Using the Law to Secure Social Change on the Island of Ireland
Resource type: Research Report
University College Cork and Queen's University Belfast |
This report discusses lessons Atlantic grantees have learned about using the law to secure social change in the Republic of Ireland (ROI) and Northern Ireland (NI). Atlantic’s support for this work began in 2004. Back then, few organizations in ROI or NI had much experience with public interest or strategic litigation.
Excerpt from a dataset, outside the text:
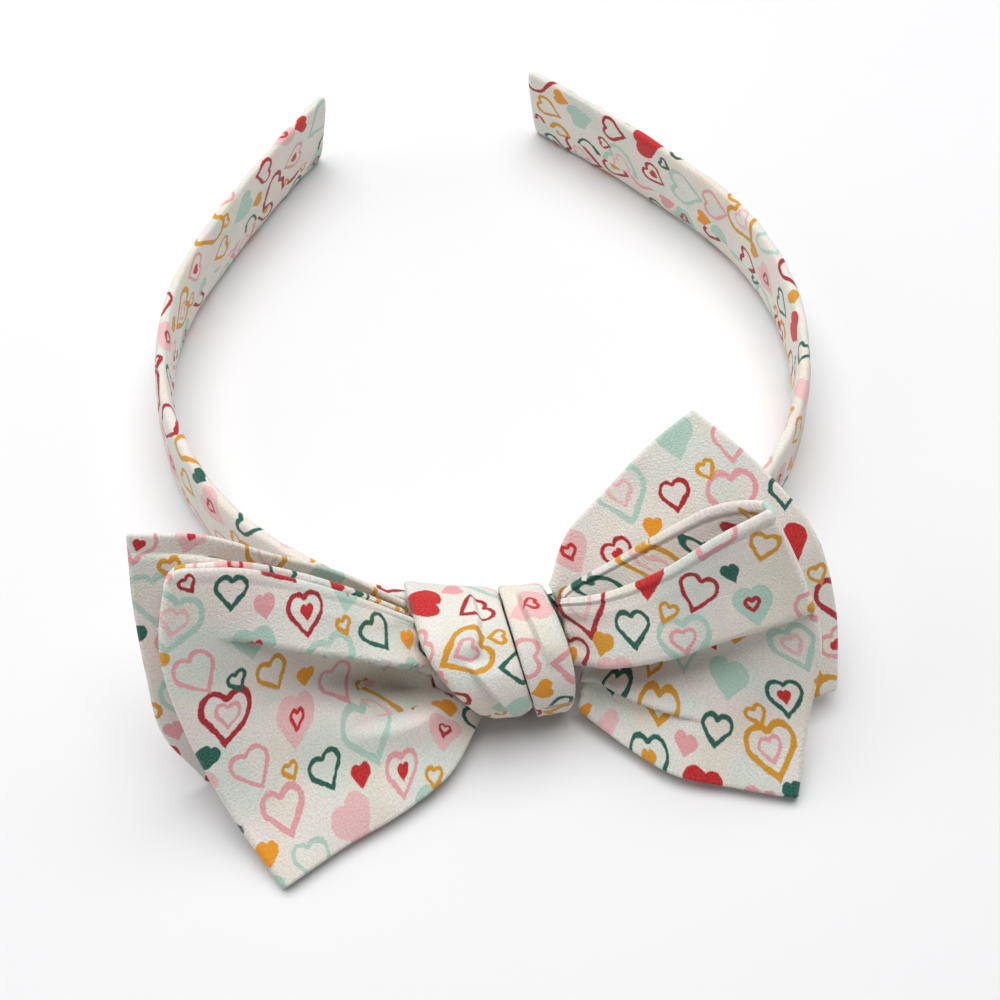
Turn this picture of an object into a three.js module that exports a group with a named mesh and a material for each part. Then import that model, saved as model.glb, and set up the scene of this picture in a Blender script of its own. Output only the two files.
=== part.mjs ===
// A cloth-covered alice band with a tied bow, lying on its lower edge.
// Millimetres, +Z up. X runs across the band, Y from the crown towards the two tips.
import * as THREE from 'three';
import * as BufferGeometryUtils from 'three/addons/utils/BufferGeometryUtils.js';

// Covered band
const BAND_THICKNESS = 3.1;
const BAND_WIDTH_AT_CROWN = 13.5;
const BAND_WIDTH_AT_TIP = 20;
const BAND_CORNER_POWER = 3.2;
const BAND_CORNERS = 16;
const BAND_STEPS_PER_SIDE = 25;
const TIP_RADIUS = 1.6;
const TIP_SHRINK = 0.55;
const LEAN_AT_CROWN = THREE.MathUtils.degToRad(3);
const LEAN_AT_TIP = THREE.MathUtils.degToRad(-10);
const CROWN_RADIUS = 65.5;
const SIDE_RADIUS = 62.8;
const ARM_RADIUS = 294;
// Half of the band's plan: arcs that run tangent into each other, from the crown to a tip.
const PLAN_ARCS = [
  { radius: CROWN_RADIUS, sweep: THREE.MathUtils.degToRad(17) },
  { radius: SIDE_RADIUS, sweep: THREE.MathUtils.degToRad(105.9) },
  { radius: ARM_RADIUS, sweep: THREE.MathUtils.degToRad(9.4) },
];

// Cloth of the bow: a doubled crepe strip
const STRIP_WIDTH = 57;
const CLOTH_WALL = 1;
const GAP = 0.3;
const TURN_RADIUS = 0.75;
const LOOP_STEPS = 32;
const TAIL_STEPS = 12;
const ACROSS_STEPS = 22;

// Knot: two wraps of cloth side by side round the crown, as big as the strip gathered in them.
// Its places in y are measured from the band's middle at the crown.
const KNOT_CLOTH_UNDER_BAND = 1.6;
const KNOT_BACK = 0.082 * STRIP_WIDTH;
const KNOT_FRONT = -0.325 * STRIP_WIDTH;
const KNOT_TOP = 0.347 * STRIP_WIDTH;
const BULGE_BACK = 0.028 * STRIP_WIDTH;
const TUNNEL_CORNER = 0.9;
const WRAP_CORNERS = 28;
const WRAP_STEPS = 6;
const WRAP_EDGE_RADIUS = 1.5;
const WRAP_DEEPEST_DIP = 0.4;
const WRAP_DIP_POWER = 4;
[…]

Through its Reconciliation and Human Rights programs in ROI and NI, Atlantic helped:
- Increase awareness of the law as a potential for change across the nongovernmental organization sector (NGOs), the judiciary and wider legal professions;
- Build relevant experience and appetite for public interest work among legal professionals;
- Build skills to blend effective legal tactics into overall advocacy strategies; and
- Build the momentum and culture of using the law to secure social change across the island of Ireland.
Among the lessons discussed in the report:
- Combining strategies of advocacy, legal analysis, education and representation is vital to maximizing the effectiveness of all aspects of the law and legal processes employed.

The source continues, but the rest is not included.